Print the data exactly, leaving nothing out.

BEGIN Raw data

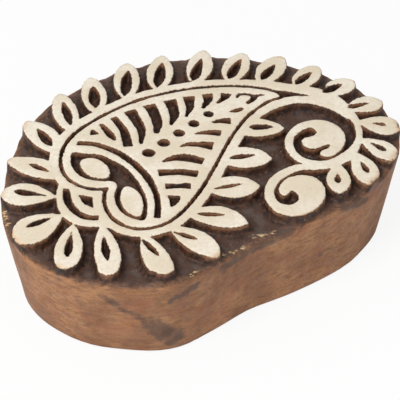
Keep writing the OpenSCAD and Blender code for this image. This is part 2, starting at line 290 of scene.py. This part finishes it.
def contours(field, level):
    """Closed loops where the grid's values pass a level."""
    above = field - level
    rows, cols = above.shape
    index = np.arange(rows * cols).reshape(rows, cols)
    low_left, low_right = index[:-1, :-1], index[:-1, 1:]
    high_left, high_right = index[1:, :-1], index[1:, 1:]
    halves = ((low_left, low_right, high_right), (low_left, high_right, high_left))
    corners = np.concatenate([np.stack(half, -1).reshape(-1, 3) for half in halves])
    values = above.reshape(-1)
    inside = values[corners] < 0
    crossed = inside.any(1) & ~inside.all(1)
    corners, inside = corners[crossed], inside[crossed]
    lone_inside = inside.sum(1) == 1
    alone = np.where(lone_inside, inside.argmax(1), (~inside).argmax(1))
    one, after, before = (corners[np.arange(len(corners)), (alone + step) % 3] for step in range(3))
    start = np.where(lone_inside, after, before)
    end = np.where(lone_inside, before, after)

    def crossing(other):
        share = (values[one] / (values[one] - values[other]))[:, None]
        return grid_points[one] * (1 - share) + grid_points[other] * share

    return chained(np.round(np.stack([crossing(start), crossing(end)], 1), CONTOUR_DIGITS))


plan_rows, plan_edges = [], []


def add_loop(points, kept):
    """Adds the kept points of a closed loop, and the edges between neighbours that are kept."""
    numbers = sum(map(len, plan_rows)) + np.cumsum(kept) - 1
    both = kept & np.roll(kept, -1)
    plan_edges.extend(np.column_stack([numbers, np.roll(numbers, -1)])[both].tolist())
    plan_rows.append(points[kept])


def scattered():
    """Points spread loosely over the tops and the open ground, clear of walls and rim."""
    columns, rows = (np.arange(-reach, reach, GROUND_SPACING) for reach in SCATTER_REACH)
    points = np.stack(np.meshgrid(columns, rows), -1).reshape(-1, 2)
    shaken = np.stack([waver(points, SHAKE_SIZE, seed) for seed in SHAKE_SEEDS], 1)
    points += SHAKE * GROUND_SPACING * shaken
    gap = sampled(gap_field, points)
    free = np.min([abs(gap - level) for level in WALL_GAPS], axis=0) > SCATTER_CLEARANCE
    free &= sampled(rim_field, points) < -SCATTER_RIM_CLEARANCE
    free &= (gap < 0) | (gap > WALL_RUN)
    return points[free]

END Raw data

Written reply -
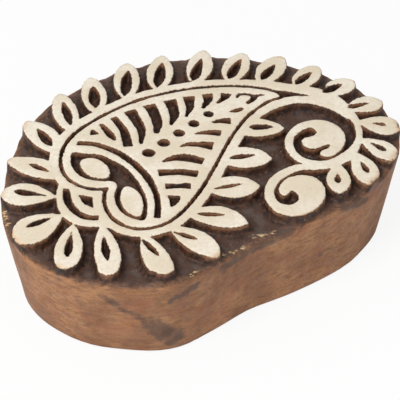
Keep writing the OpenSCAD and Blender code for this image. This is part 2, starting at line 290 of scene.py. This part finishes it.
def contours(field, level):
    """Closed loops where the grid's values pass a level."""
    above = field - level
    rows, cols = above.shape
    index = np.arange(rows * cols).reshape(rows, cols)
    low_left, low_right = index[:-1, :-1], index[:-1, 1:]
    high_left, high_right = index[1:, :-1], index[1:, 1:]
    halves = ((low_left, low_right, high_right), (low_left, high_right, high_left))
    corners = np.concatenate([np.stack(half, -1).reshape(-1, 3) for half in halves])
    values = above.reshape(-1)
    inside = values[corners] < 0
    crossed = inside.any(1) & ~inside.all(1)
    corners, inside = corners[crossed], inside[crossed]
    lone_inside = inside.sum(1) == 1
    alone = np.where(lone_inside, inside.argmax(1), (~inside).argmax(1))
    one, after, before = (corners[np.arange(len(corners)), (alone + step) % 3] for step in range(3))
    start = np.where(lone_inside, after, before)
    end = np.where(lone_inside, before, after)

    def crossing(other):
        share = (values[one] / (values[one] - values[other]))[:, None]
        return grid_points[one] * (1 - share) + grid_points[other] * share

    return chained(np.round(np.stack([crossing(start), crossing(end)], 1), CONTOUR_DIGITS))


plan_rows, plan_edges = [], []


def add_loop(points, kept):
    """Adds the kept points of a closed loop, and the edges between neighbours that are kept."""
    numbers = sum(map(len, plan_rows)) + np.cumsum(kept) - 1
    both = kept & np.roll(kept, -1)
    plan_edges.extend(np.column_stack([numbers, np.roll(numbers, -1)])[both].tolist())
    plan_rows.append(points[kept])


def scattered():
    """Points spread loosely over the tops and the open ground, clear of walls and rim."""
    columns, rows = (np.arange(-reach, reach, GROUND_SPACING) for reach in SCATTER_REACH)
    points = np.stack(np.meshgrid(columns, rows), -1).reshape(-1, 2)
    shaken = np.stack([waver(points, SHAKE_SIZE, seed) for seed in SHAKE_SEEDS], 1)
    points += SHAKE * GROUND_SPACING * shaken
    gap = sampled(gap_field, points)
    free = np.min([abs(gap - level) for level in WALL_GAPS], axis=0) > SCATTER_CLEARANCE
    free &= sampled(rim_field, points) < -SCATTER_RIM_CLEARANCE
    free &= (gap < 0) | (gap > WALL_RUN)
    return points[free]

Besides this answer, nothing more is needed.